Tail-fanning seems to be a popular way of attracting attention in the bird world.  Here's a photo of a Long-billed Thrasher showing off to his mate a few weeks ago.  I had taken a picture of what I thought was just one thrasher in the Bottlebrush tree.  I hadn't even seen the dancer with the fancy tail, but there it was when I reviewed the photo.  I love photos I just shoot randomly that turn out later to be really interesting.

Long-billed Thrashers

Curve-billed Thrasher
We have two species of thrashers that live year-round in the yard,  both virtuoso singers.  Long-billed thrashers are more musical, their phrases a little slower,  but I find the Curve-billed Thrasher's song extremely interesting.  The male that lives in our yard all year began singing in January, very quietly but constantly as though practicing for the "real" full-throated singing that began in February.  I've written about this "whisper song" before.  (I've also written about Buff-bellied Hummingbirds and Altamira Orioles singing so quietly you have to be very close to hear them.) When the thrasher sings his quiet song, he doesn't open his beak much, if at all, but his throat moves. I'll hear a song that sounds as if a singing bird is far away, and then find the persistent singer in a nearby Hackberry tree. His usual song is like the whisper song in quality and phrasing but is very much louder.

Curve-billed Thrashers seem always to be doing something interesting.  

Here one is taking a sun bath on a  sun-warmed stepping stone.

Here one bends low to sip water spraying from a dripper hose.

And here he looks especially distinctive perched on a post.  

Curved-bill thrashers have more rounded markings on their breasts than Long-billed, and of course their color is a more muted brown.  Both have a distinctive long, dark bill,  and orange eyes.  Our yard, a messy one with unraked leaves and brushy unkempt tangles of native shrubs, is a perfect place for them to thrash around in, throwing leaf litter and dirt all around. 

Yesterday I thought perhaps a Brown Thrasher had stopped by our yard.  Once one spent a whole winter with us.  Yesterday's bird appeared redder than the usual dark brown of the very similar Long-billed.   But closer looks showed me the gray face and darker bill of the Long-billed after all,  looking especially bright and reddish in the sun. 

Both pairs of thrashers are beginning nest-building activities,  though neither has settled on a specific location.   I think the Long-billed pair will nest in a Cedar Elm in the front yard and the Curved-billed couple are experimenting by sticking  thorny twigs  in various locations in the back.  Curve-billed Thrashers seem to not need such brushy locations.  They have built in past years in just about every medium sized tree in the yard.  Last year their first nest was in a Yucca and the second in a Brasil.  One year they even built a nest in a Purple Martin house that the martins no longer liked because trees had grown too near it. 
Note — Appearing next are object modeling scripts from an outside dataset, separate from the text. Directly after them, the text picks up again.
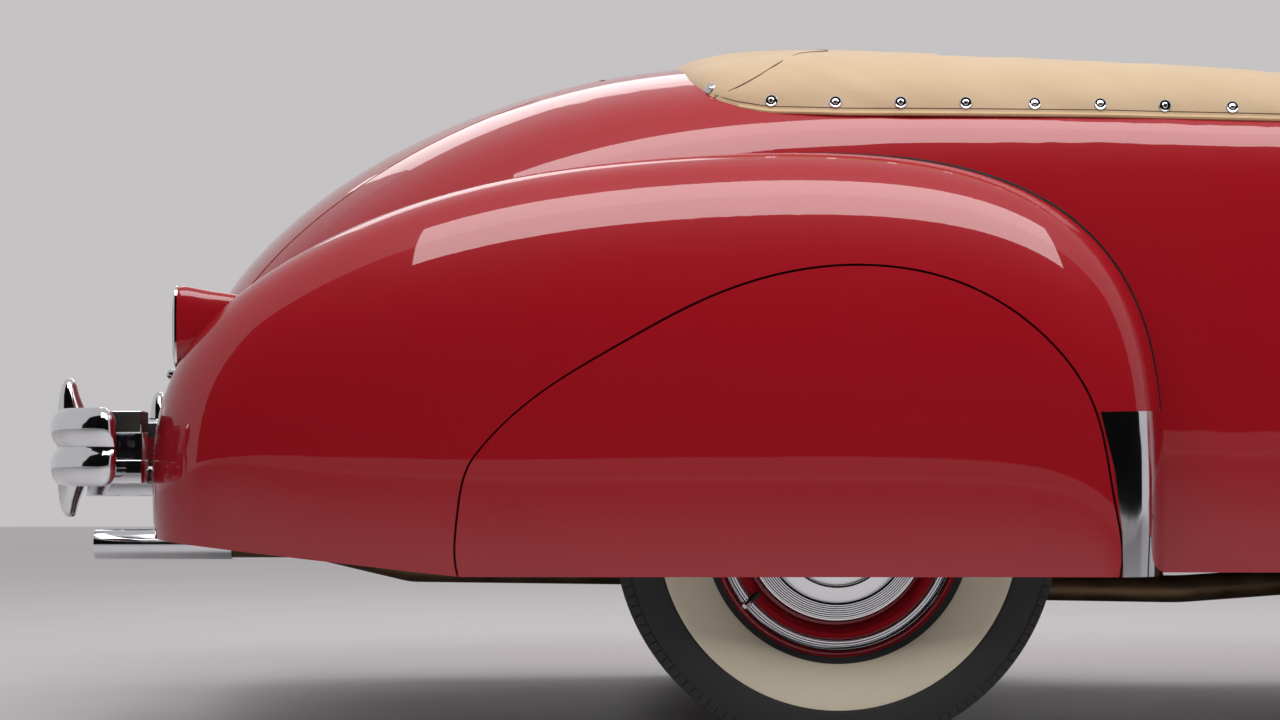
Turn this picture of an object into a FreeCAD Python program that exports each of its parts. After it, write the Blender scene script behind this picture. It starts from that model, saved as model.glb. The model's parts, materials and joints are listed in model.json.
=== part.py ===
"""Classic two-door convertible of the 1940s with pontoon fenders, skirted rear wheels and the top folded under its boot.

Frame: +X forward, +Y to the car's left, +Z up, in millimetres. The origin is on the ground, midway between the bumper
guards. Stations along the car are given as s, the distance ahead of the rear axle.
Free-form skins are uniform bicubic B-splines, each drawn as a cage of control points. Every cage ends in the plane
z = CAGE_FLOOR, so that a skin and one flat face close it to a solid, and walls are the difference of two such solids.
"""
import FreeCAD
import Part
import math
import os

V = FreeCAD.Vector

# ---- overall sizes -------------------------------------------------------------------------------------------------
WHEELBASE = 3226.0
REAR_OVERHANG = 1398.0      # rear axle to the rear guards' outer faces
FRONT_OVERHANG = 850.0      # front axle to the front guards' outer faces
TRACK = 1550.0
BODY_BOTTOM = 305.0         # lower edge of the body, the fenders and the skirts
CAGE_FLOOR = 150.0          # plane in which all the skins' cages end, below every trimmed edge

# ---- walls and gaps ------------------------------------------------------------------------------------------------
PANEL = 14.0                # fenders, hood, trunk lid and other single panels with their inner frames
WALL = 65.0                 # whole thickness of a door or of the cabin's side
DOOR_GAP = 6.0
LID_GAP = 6.0
SEAT_GAP = 0.3              # clearance of trim that is seated on a curved panel
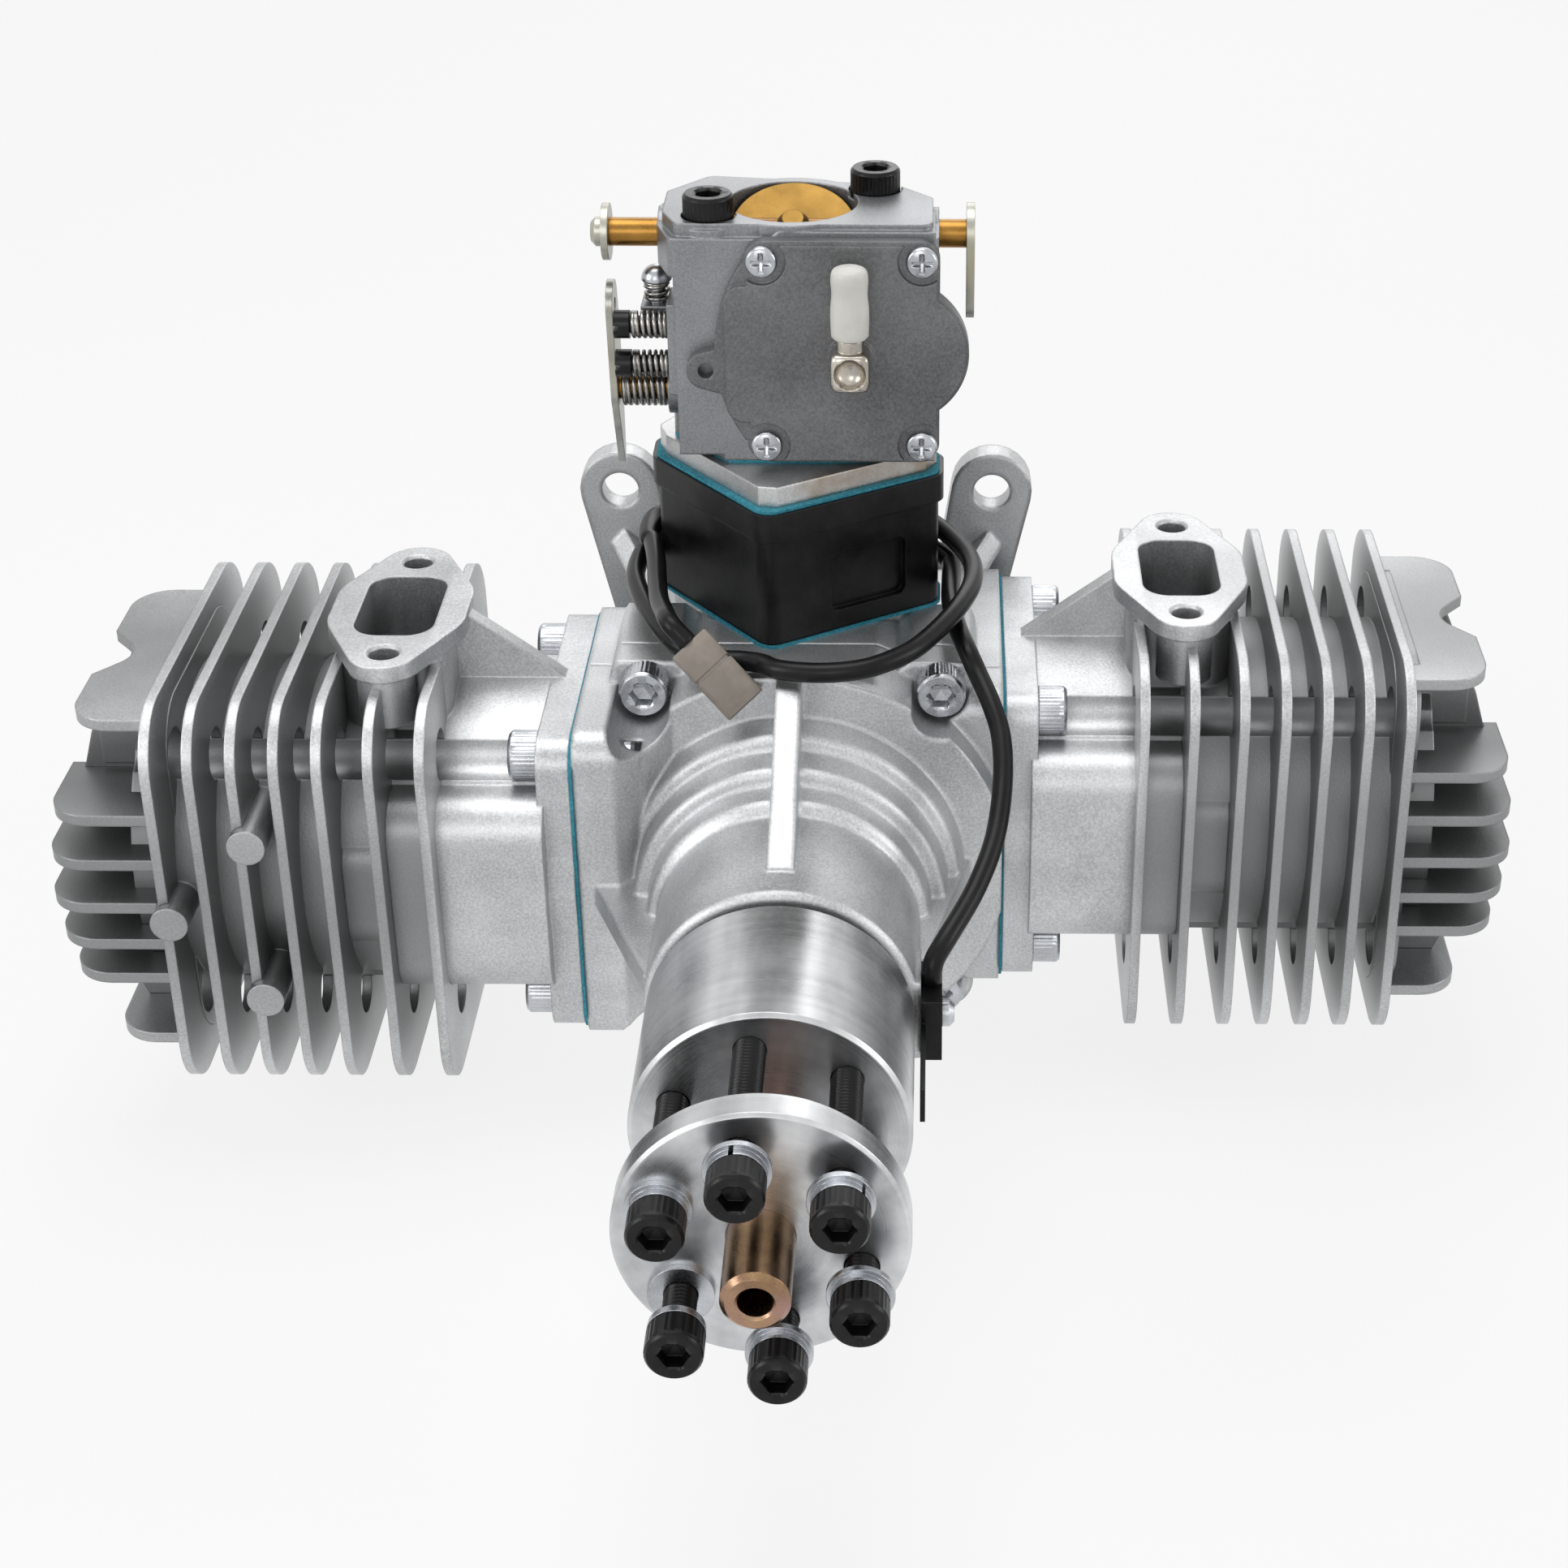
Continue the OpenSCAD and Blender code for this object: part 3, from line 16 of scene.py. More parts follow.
import bmesh
import bpy
import numpy as np
from mathutils import Matrix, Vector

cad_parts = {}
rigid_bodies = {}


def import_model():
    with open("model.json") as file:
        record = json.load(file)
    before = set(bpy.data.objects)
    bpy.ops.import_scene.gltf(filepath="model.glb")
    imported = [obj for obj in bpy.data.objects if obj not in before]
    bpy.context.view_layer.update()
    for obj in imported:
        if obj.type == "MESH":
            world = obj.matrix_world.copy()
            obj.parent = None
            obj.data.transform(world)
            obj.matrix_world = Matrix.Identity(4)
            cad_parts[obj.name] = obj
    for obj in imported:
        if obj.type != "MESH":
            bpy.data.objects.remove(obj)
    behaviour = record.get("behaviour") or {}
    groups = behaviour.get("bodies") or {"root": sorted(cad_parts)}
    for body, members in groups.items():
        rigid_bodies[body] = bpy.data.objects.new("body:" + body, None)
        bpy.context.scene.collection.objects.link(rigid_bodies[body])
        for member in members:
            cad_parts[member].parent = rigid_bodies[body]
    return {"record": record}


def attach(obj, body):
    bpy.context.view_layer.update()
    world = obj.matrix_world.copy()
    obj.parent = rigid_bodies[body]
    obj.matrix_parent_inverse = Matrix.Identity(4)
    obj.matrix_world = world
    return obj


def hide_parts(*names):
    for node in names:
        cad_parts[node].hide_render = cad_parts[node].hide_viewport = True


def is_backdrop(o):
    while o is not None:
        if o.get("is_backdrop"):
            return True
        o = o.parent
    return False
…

Starlings are already nesting in a cavity in the dead cottonwood.  I don't begrudge these invaders a spot since there are about a half-dozen other cavities for the woodpeckers and titmice to choose from.   A Screech-owl is at least roosting if not nesting in a new owl box by the drive.  We put the box up just a couple of weeks ago to replace one bees had taken over last summer.  It's probably too late for this guy to nest, but he sure likes sitting in the box. 
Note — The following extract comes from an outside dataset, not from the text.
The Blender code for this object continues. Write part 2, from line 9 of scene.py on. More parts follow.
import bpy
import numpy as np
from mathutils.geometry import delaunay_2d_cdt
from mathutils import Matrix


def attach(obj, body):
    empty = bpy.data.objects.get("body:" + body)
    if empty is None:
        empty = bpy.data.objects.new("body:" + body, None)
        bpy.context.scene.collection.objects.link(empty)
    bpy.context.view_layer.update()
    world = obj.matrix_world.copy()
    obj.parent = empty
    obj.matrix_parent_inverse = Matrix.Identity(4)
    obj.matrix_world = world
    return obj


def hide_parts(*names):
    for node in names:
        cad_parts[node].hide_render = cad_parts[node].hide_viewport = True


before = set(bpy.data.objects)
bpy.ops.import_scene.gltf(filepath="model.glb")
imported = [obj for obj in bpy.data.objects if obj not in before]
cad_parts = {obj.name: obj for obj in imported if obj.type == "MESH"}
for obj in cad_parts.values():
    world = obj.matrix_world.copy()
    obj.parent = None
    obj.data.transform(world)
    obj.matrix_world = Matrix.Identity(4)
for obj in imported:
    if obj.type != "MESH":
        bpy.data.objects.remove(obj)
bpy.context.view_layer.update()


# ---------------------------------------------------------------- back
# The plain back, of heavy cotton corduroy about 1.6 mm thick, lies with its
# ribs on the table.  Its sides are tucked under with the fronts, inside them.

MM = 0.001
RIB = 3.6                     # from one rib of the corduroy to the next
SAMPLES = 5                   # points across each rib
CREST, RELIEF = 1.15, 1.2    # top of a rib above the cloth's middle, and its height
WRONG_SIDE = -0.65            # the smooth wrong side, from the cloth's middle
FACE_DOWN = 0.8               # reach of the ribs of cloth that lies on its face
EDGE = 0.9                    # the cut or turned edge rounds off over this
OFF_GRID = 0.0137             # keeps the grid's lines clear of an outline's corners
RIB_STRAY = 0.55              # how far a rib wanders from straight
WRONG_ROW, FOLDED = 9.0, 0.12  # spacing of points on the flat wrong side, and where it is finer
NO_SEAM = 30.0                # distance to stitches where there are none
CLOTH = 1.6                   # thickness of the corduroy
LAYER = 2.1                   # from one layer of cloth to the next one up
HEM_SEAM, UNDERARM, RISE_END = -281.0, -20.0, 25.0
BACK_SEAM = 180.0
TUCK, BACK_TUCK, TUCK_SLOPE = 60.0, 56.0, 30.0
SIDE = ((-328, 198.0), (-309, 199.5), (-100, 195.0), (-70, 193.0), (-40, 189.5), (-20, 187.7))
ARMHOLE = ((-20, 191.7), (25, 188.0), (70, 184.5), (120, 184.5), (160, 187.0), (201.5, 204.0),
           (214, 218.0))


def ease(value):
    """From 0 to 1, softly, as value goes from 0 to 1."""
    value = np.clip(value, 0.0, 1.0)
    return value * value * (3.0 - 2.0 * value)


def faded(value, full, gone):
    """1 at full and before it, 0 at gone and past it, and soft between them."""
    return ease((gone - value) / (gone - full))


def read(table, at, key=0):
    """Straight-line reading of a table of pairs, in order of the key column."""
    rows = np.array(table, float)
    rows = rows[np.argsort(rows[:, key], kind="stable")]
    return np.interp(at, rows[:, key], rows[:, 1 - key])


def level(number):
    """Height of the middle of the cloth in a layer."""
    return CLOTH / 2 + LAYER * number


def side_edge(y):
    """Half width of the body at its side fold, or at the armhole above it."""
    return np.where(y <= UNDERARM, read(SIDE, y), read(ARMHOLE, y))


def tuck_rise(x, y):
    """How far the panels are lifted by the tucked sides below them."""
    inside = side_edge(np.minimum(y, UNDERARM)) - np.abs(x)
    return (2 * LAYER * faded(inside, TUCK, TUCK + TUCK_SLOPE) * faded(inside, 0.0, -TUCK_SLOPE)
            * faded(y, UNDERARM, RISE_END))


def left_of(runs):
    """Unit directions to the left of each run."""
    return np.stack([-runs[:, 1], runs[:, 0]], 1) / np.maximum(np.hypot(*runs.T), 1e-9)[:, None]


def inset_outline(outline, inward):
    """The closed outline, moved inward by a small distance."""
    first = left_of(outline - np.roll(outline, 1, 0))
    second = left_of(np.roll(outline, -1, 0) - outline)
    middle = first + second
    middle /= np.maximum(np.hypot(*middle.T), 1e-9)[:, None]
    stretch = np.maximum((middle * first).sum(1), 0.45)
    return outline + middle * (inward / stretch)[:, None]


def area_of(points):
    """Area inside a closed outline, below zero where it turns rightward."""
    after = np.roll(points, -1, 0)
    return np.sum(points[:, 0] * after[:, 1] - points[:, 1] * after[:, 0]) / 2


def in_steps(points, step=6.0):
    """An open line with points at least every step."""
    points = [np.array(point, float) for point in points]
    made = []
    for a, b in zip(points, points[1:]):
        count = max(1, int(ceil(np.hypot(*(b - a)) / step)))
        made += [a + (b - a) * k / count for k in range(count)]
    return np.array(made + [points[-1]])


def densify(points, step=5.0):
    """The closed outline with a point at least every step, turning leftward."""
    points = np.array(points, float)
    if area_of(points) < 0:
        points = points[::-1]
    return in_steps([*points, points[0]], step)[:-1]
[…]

He doesn't, however, like me to walk past his door.  That's what my granddaughters call the stink eye.  

I've added to the year's bird list (see sidebar) but I'm not sure it's accurate yet. I'm still tweeting new year birds on Twitter, but I don't always remember to tweet every one.  I'll work on my list tomorrow and then keep adding more as migrants return home or pass through.  I think the list is a little behind last year's at this time.

 Two days ago I was very excited to see an Aplamado Falcon fly over the house. Typically, I didn't have my camera with me.   This is only the second time I've seen the falcon in (or over) the yard.  The first time was about ten years ago when two perched on an electric pole in September.  (We live not too far from Laguna Atascosa NWR where several pairs have nested successfully after a reintroduction program by the Peregrine Fund.)

Spring arrived officially a few days ago.   The moon over the arroyo on the first night of spring was a Supermoon, named because it was nearer the earth than it had been in 18 years.  A moon rising over the water is always breathtaking, but this one was especially ... well, super.  I wish I could have captured a picture of the Great Blue Heron that flew along the river across the moon's light.  

I'll try to blog often to report on our  homecomings and nest-building.   Spring is super everyday in the Rio Grande Valley. 


eileeninmd said...

Great bird and post. I love all the photos. The Orioles are beautiful and how cool to see the owl in your box.

KaHolly said...

"The Stink Eye" - I love it!! And it is an accurate description of the look you were getting from that owl!!

texwisgirl said...

You've got some gloriously different birds than those we get in NE Texas! Thanks for stopping by my blog and leaving a comment so I could follow you back here! Will enjoy seeing your lovely photos!